← Rajasthan
Impressionist oil painting of Hawa Mahal Palace of Winds in Jaipur with pink sandstone facade, street life, and rickshaws

Jaipur Hawa Mahal

Rajasthan · Oil on Canvas · Palette Knife

Hawa Mahal — the Palace of Winds — fills the canvas with its extraordinary honeycomb facade, five storeys of pink sandstone jharokhas rising in a pyramidal cascade that Sandhya renders in dense, architectural impasto. This is not a distant postcard view but a close confrontation with the facade's impossible intricacy, painted from the street below with the building looming upward against a warm golden sky.

The facade is a tour de force of palette knife control. Each of the 953 small windows is suggested — not individually detailed but rhythmically implied — through repeated strokes of deep rose, warm terracotta, and burnt sienna, with darker shadows of umber carved into the recesses between projecting jharokhas. The sandstone catches the light in graduating tones: the upper storeys in pale salmon and cream where the sun strikes directly, the middle registers in rich pink and coral, the lower levels in deeper shadow tones of russet and brown. Ornamental details — the scalloped arches, the fluted pilasters, the crown-like finials at the roofline — are picked out in quick strokes of pale gold and bright ochre.

At street level, the painting shifts from architectural portrait to urban scene. Auto-rickshaws, cycle carts, and pedestrians populate the road in small, energetic strokes — a yellow rickshaw, a dark bicycle, figures in bright saris crossing the street. Market stalls with awnings in faded red and blue line the base of the building, their merchandise suggested in colourful dabs. The flanking buildings in darker sandstone and brown create a visual frame that pushes the Hawa Mahal forward. This is Jaipur's most photographed facade painted as a living part of the city's daily commerce, not a museum piece behind a rope.

What is Hawa Mahal and why is it called the Palace of Winds?

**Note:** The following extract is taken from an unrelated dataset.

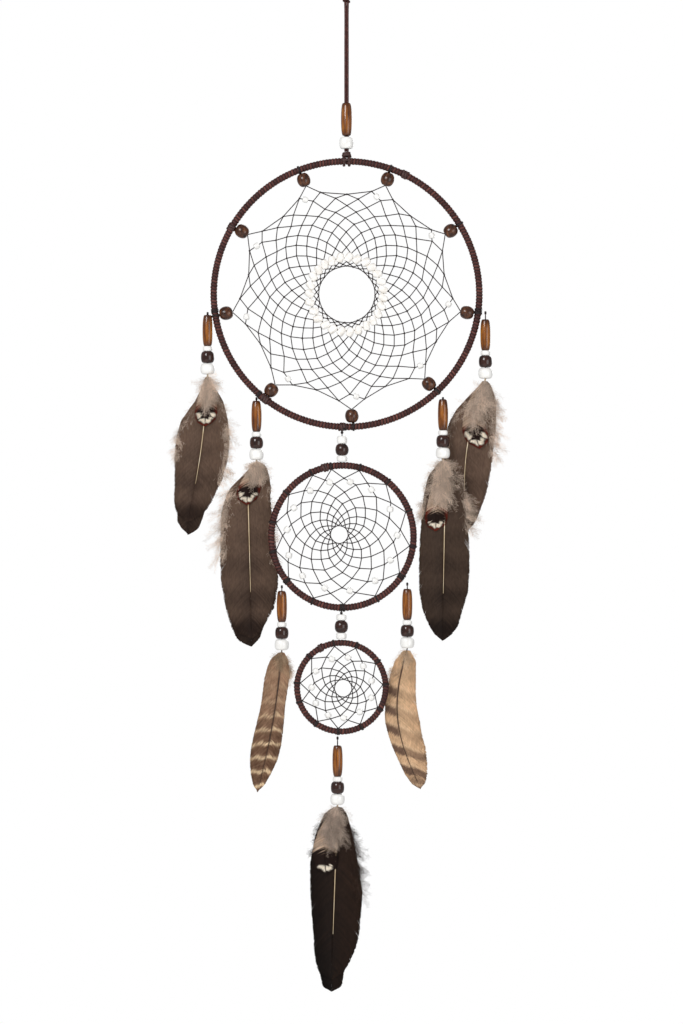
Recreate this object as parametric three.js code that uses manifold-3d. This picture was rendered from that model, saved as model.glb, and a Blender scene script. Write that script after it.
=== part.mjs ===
// Dream catcher with three wrapped hoops, nine wooden beads and seven feather pendants.
// Units are millimetres, +Z is up, and the front faces -Y.
// The origin is the point at the top of the hanging loop where a nail would carry it.
import * as THREE from "three";
import { mergeVertices } from "three/addons/utils/BufferGeometryUtils.js";
import Module from "manifold-3d";

const wasm = await Module();
wasm.setup();

// Driving dimensions
const gap = 0.3; // clearance between neighbouring pieces
const bigHoop = { x: 0, z: -270.8, radius: 97.5, tube: 2.5, core: 1.3, steps: 48 };
const middleHoop = { x: -3, z: -448.8, radius: 52.2, tube: 2.5, core: 1.3, steps: 32 };
const smallHoop = { x: -3.8, z: -559.4, radius: 32.6, tube: 2.3, core: 1.2, steps: 26 };
const netThickness = 0.8;
const strand = 0.45; // half the width of a strand of net
// Each net: radii of its knots, row by row, and its eye, placed from the hoop's centre
const bigNet = {
  rows: [75.6, 71.4, 64.9, 60.4, 56.2, 51.4, 46.2, 40.4, 34.9], eye: { x: 0.2, z: -0.4, radius: 30.3 },
};
const middleNet = {
  rows: [43.3, 38.2, 32.7, 27.5, 22.8, 18.4, 14.3, 11, 8.4], eye: { x: -2.6, z: 1.6, radius: 6.2 },
  ties: [-167.7, -142.3, -114.9, -88.8, -61.1, -32.7, -8, 21.1, 50, 75.6, 99.2, 115.9, 142, 168.5],
};
const smallNet = {
  rows: [24.6, 20.6, 16.1, 12.8, 10.3, 8.1], eye: { x: 1.7, z: -0.9, radius: 5.8 },
  ties: [-160.8, -124.6, -94.6, -63.3, -29.7, 3.6, 34.8, 70, 99.8, 136.1, 174.3],
};
const woodBead = {
  ring: 89.5, radius: 5, bore: 1, angles: [31.3, 70.3, 110.5, 149, 189, 231.9, 272.5, 312.6, 351.3],
};
const eyeRing = { count: 27, ring: 27.2, neck: 1.9, crest: 2.7, flangeInner: 20.8, flangeOuter: 26 };
const cord = { radius: 0.7, spacing: 0.8, knotTop: -166.2 };
const hangerBarrel = { top: -130.6, bottom: -154.5, radius: 4.1, end: 3, bore: 1.85 };
const hangerWhite = { top: -155.6, bottom: -164.1, radius: 5.3, end: 3.4, bore: 1.85 };
const stringRadius = 0.6;
const beadBore = 1;
const barrel = { length: 22.8, radius: 3.75, end: 2.5 };
const darkBead = { length: 8.6, radius: 4.9, end: 3.2 };
const capBead = { length: 8, radius: 5.2, end: 2.6 };
const spacerLength = 3.8;
const quillRadius = 0.8;
const quillStub = 3.5; // the quill's top, pushed up into the cap bead
const featherThickness = 1;

// Each pendant: where its thread is tied, where its beads start, and its feather.
// A feather row is [distance below the quill's top, reach to -X, reach to +X] about its axis.
const pendants = [
  {
    name: "left_outer", x: -102, y: 0, tie: -284, top: -286.2, featherTo: -14.6, back: 1.2,
    rows: [[6, 1, 1], [16, 9, 9], [34, 13, 15], [56, 20, 16], [86, 17.5, 16], [100, 11, 10], [117.5, 1, 3]],
  },
  {
    name: "left_inner", x: -66.2, y: 3.4, tie: -346.4, top: -349, featherTo: -9.5, back: 5.6,
    rows: [[8, 1, 1], [32, 14, 12], [56, 17, 14], [92, 20, 21], [118, 15, 25], [128, 7, 12], [137, 1, 2]],
  },
  {
    name: "right_inner", x: 70.8, y: 0, tie: -346.4, top: -348, featherTo: -2.2, back: 0,
    rows: [[6, 1, 1], [22, 8, 11], [48, 14, 17], [84, 16, 20], [104, 16, 19], [122, 11, 9], [133.5, 2, 2]],
  },
  {
    name: "right_outer", x: 102, y: 0, tie: -283.4, top: -289.4, featherTo: -15.5, back: 6.2,
    rows: [[6, 1, 1], [22, 12, 14], [40, 16, 17], [56, 20, 20], [76, 16, 17], [98, 11, 13], [111.5, 1, 3]],
  },
  {
    name: "left_lower", x: -47.5, y: 0, tie: -484.6, top: -488.7, featherTo: -18, back: 0,
    rows: [[8, 3, 2], [24, 9, 4.5], [52, 10, 8], [80, 9, 11], [94, 7, 13], [104, 1, 2]],
  },
  {
    name: "right_lower", x: 44.6, y: 0, tie: -482.6, top: -487.2, featherTo: 10, back: 4.4,
    rows: [[6, 3, 3], [22, 15, 5], [44, 18, 8], [68, 15, 9], [88, 9, 9], [103.5, 1, 3]],
  },
  {
    name: "bottom", x: -6.6, y: 0, tie: -595.6, top: -602.2, featherTo: -7, back: 0,
    rows: [[8, 4, 6], [30, 15, 17], [56, 18, 21], [92, 17, 20], [112, 14, 17], [126, 8, 10], [137, 2, 2]],
  },
];

const colours = {
  lace: [0x4e3028, 0.85, 0], steel: [0x8a8a88, 0.35, 1], thread: [0x33292a, 0.8, 0],
  cream: [0xf4ead6, 0.3, 0], white: [0xfffdfa, 0.25, 0], barrelWood: [0x84491e, 0.4, 0],
  roundWood: [0x6e4730, 0.4, 0], darkBead: [0x2d1c1c, 0.15, 0], brownFeather: [0x55463c, 0.75, 0],
  barredFeather: [0x8d7252, 0.75, 0], blackFeather: [0x231914, 0.75, 0],
};

const object = new THREE.Group();

function addMesh(name, geometry, finish, position = [0, 0, 0], turn = [0, 0, 0]) {
  const [color, roughness, metalness] = colours[finish];
  const mesh = new THREE.Mesh(geometry, new THREE.MeshStandardMaterial({ color, roughness, metalness }));
  mesh.name = name;
  mesh.position.set(...position);
  mesh.rotation.set(...turn);
  object.add(mesh);
  return mesh;
}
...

Hawa Mahal is a five-storey palace in Jaipur, Rajasthan, built in 1799 by Maharaja Sawai Pratap Singh. Its 953 small jharokha windows were designed to allow royal women to observe street life without being seen, while the honeycomb structure channelled cool breezes through the palace — hence 'Palace of Winds.' Sandhya Kaushik paints it from street level, capturing both the facade's architectural wonder and the everyday commerce that flows beneath it.